Development of a novel electrochemical sensor based on electropolymerized molecularly imprinted polymer for selective detection of sodium lauryl sulfate in environmental waters and cosmetic products

In this study, a novel molecularly imprinted polymer (MIP) sensor for the electrochemical detection of sodium lauryl sulfate (SLS) is reported. The MIP based screen-printed gold electrode (Au-SPE) was prepared by an electrochemical polymerization of 2-aminothiophenol (2-ATP) in the presence of SLS as target molecule. For control, a non-imprinted polymer (NIP) sensor was also constructed identically by omitting the SLS template.
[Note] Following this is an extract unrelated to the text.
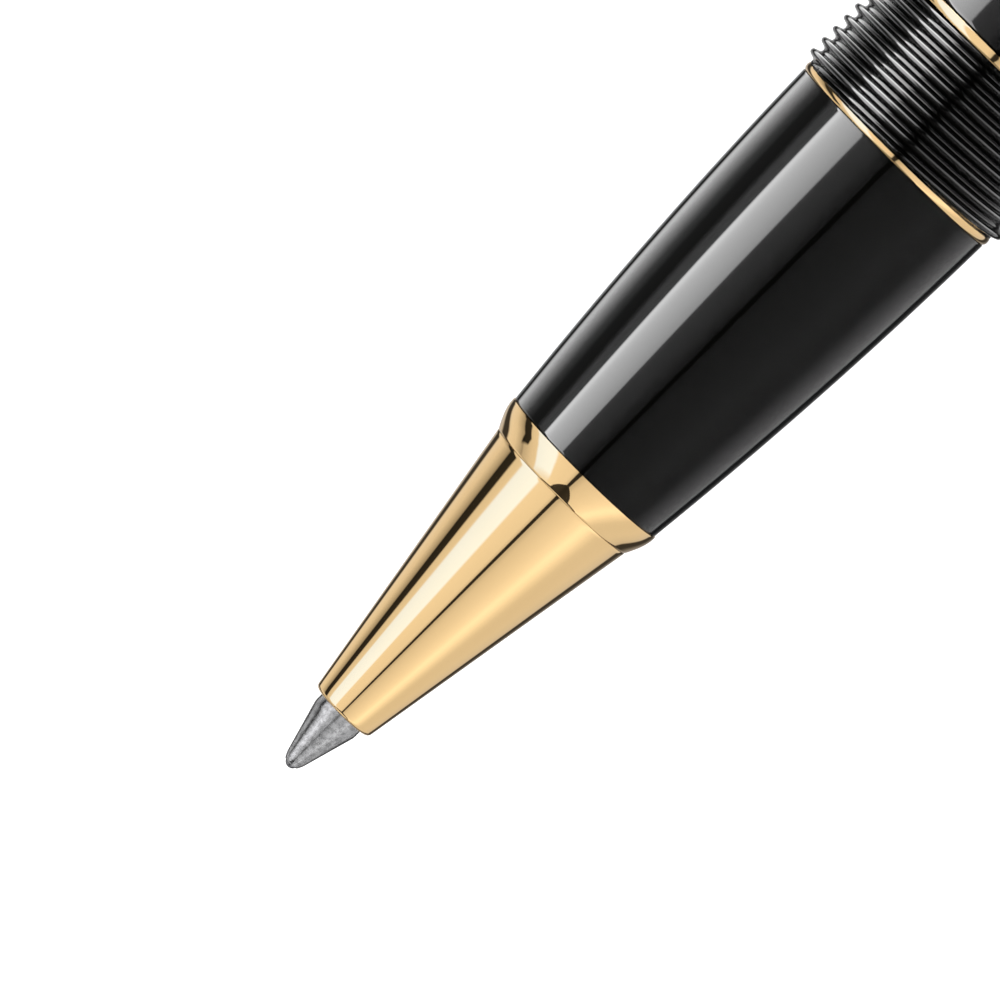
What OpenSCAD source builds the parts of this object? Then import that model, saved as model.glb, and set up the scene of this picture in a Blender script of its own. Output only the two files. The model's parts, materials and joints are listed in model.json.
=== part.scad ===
// Rollerball pen with its screw cap posted on the tail.
// The pen lies along X: the ball's end is the origin, the tail points to +X, and +Z is up.

/* [Refill] */
// Diameter of the rolling ball
ball_d = 0.7; // [0.5:0.05:0.8]
// Diameter of the metal point's straight shank
point_d = 2.58; // [2.4:0.02:2.6]
// Length of the point from the ball's end to where its cone reaches the shank
point_cone_l = 3.2; // [2.9:0.1:3.4]
// Diameter of the refill's ink tube
refill_d = 6; // [5.8:0.1:6]
// Whole length of the refill, ball to plug
refill_l = 110.5; // [108:0.5:111]

/* [Section] */
// Where the nose cone begins, behind the ball's end
nose_x = 3.7; // [3.4:0.02:4]
// Diameter of the nose cone's front face
nose_front_d = 3.45; // [3.4:0.05:3.8]
// Where the nose cone meets the collar ring
collar_x = 18.6; // [18.2:0.1:18.8]
// Diameter of the nose cone at the collar ring
nose_rear_d = 8.46; // [8.2:0.02:8.6]
// Diameter of the collar ring at its fullest
collar_d = 9.46; // [9.4:0.02:9.6]
// Where the collar ring meets the grip
grip_x = 20.18; // [19.8:0.02:20.3]
// Diameter of the grip at its front
grip_front_d = 9.34; // [9.2:0.02:9.4]
// Diameter of the grip at its rear
grip_rear_d = 11.94; // [11.6:0.02:12]
// Where the grip meets the section ring
section_ring_x = 41; // [40:0.05:42]
// Width of the section ring
section_ring_w = 0.5; // [0.4:0.05:0.8]
// Diameter of the section ring
section_ring_d = 12.06; // [12:0.02:12.1]

/* [Cap thread] */
// Length of the threaded collar
thread_l = 6.08; // [5.5:0.02:6.5]
// Distance from one crest to the next
thread_pitch = 0.75; // [0.7:0.01:0.8]
// Diameter over the crests
thread_crest_d = 12.76; // [12.6:0.02:12.8]
// Diameter at the roots
thread_root_d = 11.94; // [11.8:0.02:12]

/* [Barrel] */
// Diameter of the barrel's straight stretch
barrel_d = 13.2; // [13.1:0.1:13.4]
// Where the barrel begins to taper
taper_x = 72; // [70:1:74]
// Where the tail ring sits
tail_ring_x = 118; // [117.6:0.1:118.4]
// End of the tail
tail_end_x = 126.5; // [126:0.1:127]

/* [Cap] */
// Where the posted cap's lip lies along the pen
cap_x = 97; // [96.9:0.1:98]
// Length of the cap, lip to finial
cap_l = 65; // [64:0.5:66]
// Largest diameter of the cap's shell
cap_d = 15; // [14.9:0.1:15.2]
// Turn of the clip around the cap, from straight up
clip_turn = 136; // [0:1:180]
// Width of the clip's arm at its root
clip_root_w = 3; // [2.6:0.1:3.4]
// Width of the clip's arm at its foot
clip_foot_w = 2; // [1.6:0.1:2.4]

/* [Hidden] */
$fn = 96;

black = [0.03, 0.03, 0.03];
gold = [0.83, 0.66, 0.36];
steel = [0.62, 0.62, 0.62];
brass = [0.75, 0.62, 0.3];

// Clearance of a part that slides or turns in another, on the radius
run = 0.05;
// Step count of each curved outline
arc_n = 12;

// Refill
ball_r = ball_d / 2;
socket_r = ball_r + 0.012;
lip_x = 0.22;
lip_r = 0.36;
lip_round_x = 0.55;
cone_slope = 0.28;
point_r = point_d / 2;
point_end_x = 10.5;
ink_hole_r = 0.2;
point_bore_r = 0.6;
point_bore_x = 2;
holder_x = 8.5;
holder_front_r = 1.95;
shoulder_x = 14.5;
shoulder_l = 1.5;
holder_end_x = 20;
tube_x = 17;
refill_r = refill_d / 2;
tube_bore_r = refill_r - 0.5;
feed_r = 0.55;
feed_end_x = 25;
reservoir_x = 22;
reservoir_end_x = 106;
plug_x = 106.5;
plug_head_l = 1.5;
refill_end_x = refill_l;
tube_end_x = refill_end_x - plug_head_l;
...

Moreover, the selectivity of the proposed MIP sensor was investigated by using analogues such as Ethylenediaminetetraacetic acid (EDTA), Tween 80 and Urea, revealing satisfactory selectivity toward SLS. The electrochemical characterization of the elaborated sensor was performed using cyclic voltammetry (CV), differential pulse voltammetry (DPV), and electrochemical impedance spectroscopy (EIS) techniques. The morphology of the MIP sensor was studied by means of Atomic Force Microscopy (AFM) and Fourier Transform Infrared Spectroscopy (FTIR) methods. Some experimental parameters such as number of cycle for the electropolymerization, incubation time of 2-ATP, elution and SLS incubation time, were optimized to improve the sensor performances. Under optimal conditions, the electrochemical sensor exhibits a logarithmic working range from 0.1 to 1000 pg/mL, and a detection limit of 0.18 pg/mL. Additionally, compared with reported works, the sensor possesses remarkable properties, such as a higher sensitivity and selectivity, a good reproducibility, a wider logarithmic range, a lower detection limit and a long-term stability. As real application, the developed MIP sensor was well employed to determine SLS contents in environmental waters and cosmetic products samples. A UV-vis spectrophotometer was used as reference method. A partial least squares (PLS) technique was well employed to study the correlation between the spectrophotometer and the MR) sensor technology with a satisfactory regression coefficient (R = 0.99). The obtained results during the sensor development and applications suggested an interesting and valuable tool for environmental analysis.